The following are examples of ICO tokens which would and would not be regarded as securities under the SFO. The examples are taken from the “Guide to Digital Token Offerings” published by Singapore’s Monetary Authority (the MAS), but adapted to reflect the position under Hong Kong law.
Example of an ICO not involving a securities offering
Company A plans to set up a platform to enable sharing and rental of computing power amongst the users of the platform. Company A intends to offer digital tokens (Token A) in Hong Kong to raise funds to develop the platform. Token A will give token holders access rights to use Company A’s platform. The token can be used to pay for renting computing power provided by other platform users. Token A will not have any other rights or functions attached to it. Company A intends to offer Token A to any person globally, including in Hong Kong.
Position under Hong Kong Securities Law
Holders of Token A only have rights to access and use Company A’s platform and the right to use Token A to pay for rental and computing power provided by other users. Token A does not provide its holders with any other rights or functions. Since holders will not receive any share of Company A’s revenues or profits or other return from the platform and has no right to repayment of the purchase price of Token A, it would not be a security under the SFO.
Example of an ICO which is a securities offering
Company B intends to offer digital tokens (Token B) to any person globally, including in Hong Kong. Company B will pool funds raised from the offer and use the funds to invest in a portfolio of shares in FinTech companies (Portfolio). Company B will also manage the Portfolio. Holders of Token B will not have any powers relating to the day-to-day operations of Company B or the management of the Portfolio. Profits arising from the Portfolio will be pooled and distributed as payments to the token holders. The purpose of the arrangement is to enable token holders to receive profits arising from the Portfolio.
Position under Hong Kong Securities Law
The arrangements established by Company B will be a collective investment scheme (CIS) under the SFO. Token B will be an interest in a CIS and will constitute a “security” under the SFO. The CIS must therefore by authorised by the SFC under section 104 of the SFO and Company B will require a licence to carry on business in asset management (Type 9). The Tokens may only be promoted to Hong Kong investors by Company B as a licensed asset manager or by another entity which is licensed or registered by the SFC for regulated activity Type 1 (dealing in securities).

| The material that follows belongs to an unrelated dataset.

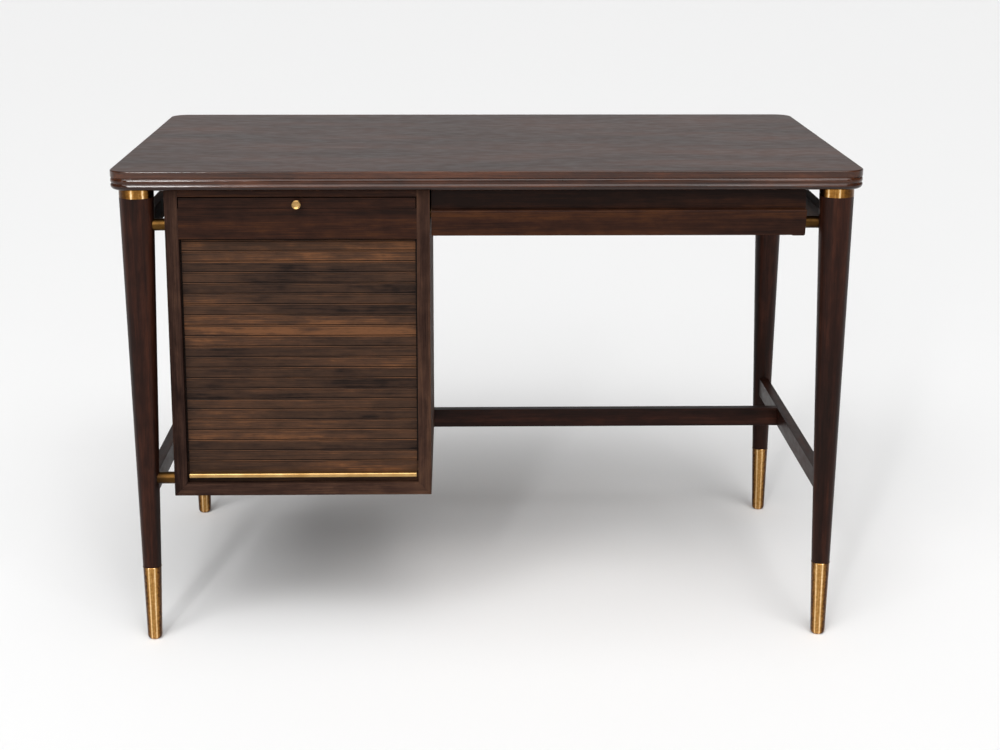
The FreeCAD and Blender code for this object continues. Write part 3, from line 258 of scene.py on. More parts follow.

In these examples the situation is straightforward – in example 2, the tokens are essentially digital units in a fund and are thus securities. In most cases, however, the position is far less clear and ultimately whether or not any particular ICO constitutes a securities offer will be one for determination by the courts on the basis of an analysis of the facts of the particular case. In many cases, there will be a fine line between an ICO which is a securities offer and one which is not.
The difficulty in classification is compounded by the uncertainty around the definition of “collective investment scheme” under the SFO, due in part to the fact that there are no reported cases on its scope. First, it is not clear what is the “property” to which the arrangements under an ICO relate. It could be the platform through which token holders will gain access to the company’s products or services – so that the ICO should only be a CIS where token holders will receive income or a return from the management or sale of the platform. Or it could be the tokens themselves, but then the other prong of the ICO test – that the participants must not have “day-to-day control over the management of the property” may not be met if token holders have the right to use the tokens for specific purposes, say to purchase goods or services available on the platform. In many ways it would be simpler if the Financial Secretary were to exercise its right to designate ICOs having certain features as securities using its powers under section 392 of the SFO.
Risks for Investors
The SFC statement warns potential cryptocurrency purchasers of the associated risks including fraud and the risk of loss due to hacking as was seen in the US$530 million theft of NEM coins from Japanese exchange, Coincheck. Another risk is extreme price volatility which has seen the price of bitcoin more than halve since its record high of US$19,511 on 18 December 2017. Risks relating to crypto trading exchanges also include technical problems on the platforms.
Yet the industry is very much in its infancy and with improved technology and security hopefully many of the issues around hacking can be resolved. Fraud is an enduring problem which dogs regulated securities and other investment forms. As alluded to in the statement, the SFC will refer to the Police cases where fraudulent activity is suspected.
The Role of Market Professionals
The latest warning from the SFC struck a surprising note in quoting SFC Chairman, Ashley Alder, as “urging market professionals to do proper gatekeeping to prevent frauds or dubious fundraising and to assist [the SFC] in ensuring compliance with the law”. The implications of the statement are unclear. Lawyers and other market professionals are required by law to conduct anti-money laundering and counter-terrorist financing procedures on their clients and to report suspicious transactions under a number of laws, including the Organized and Serious Crimes Ordinance and Drug Trafficking (Recovery of Proceeds) Ordinance, and are thus already bound to act to prevent “dubious fundraising”. The statement does not elaborate on what, if anything, is expected in terms of assisting in “ensuring compliance with the law” beyond the obligation to advise clients on what is and what is not permitted under Hong Kong law.
 Money Service Supervision Bureau of the Customs and Excise Department. “Statement – In relation to “Bitcoin and Money Service Operator Licence”. April 2014.
 Paragraph (iii) of the definition of “collective investment scheme” in Schedule 1 to the Securities and Futures Ordinance.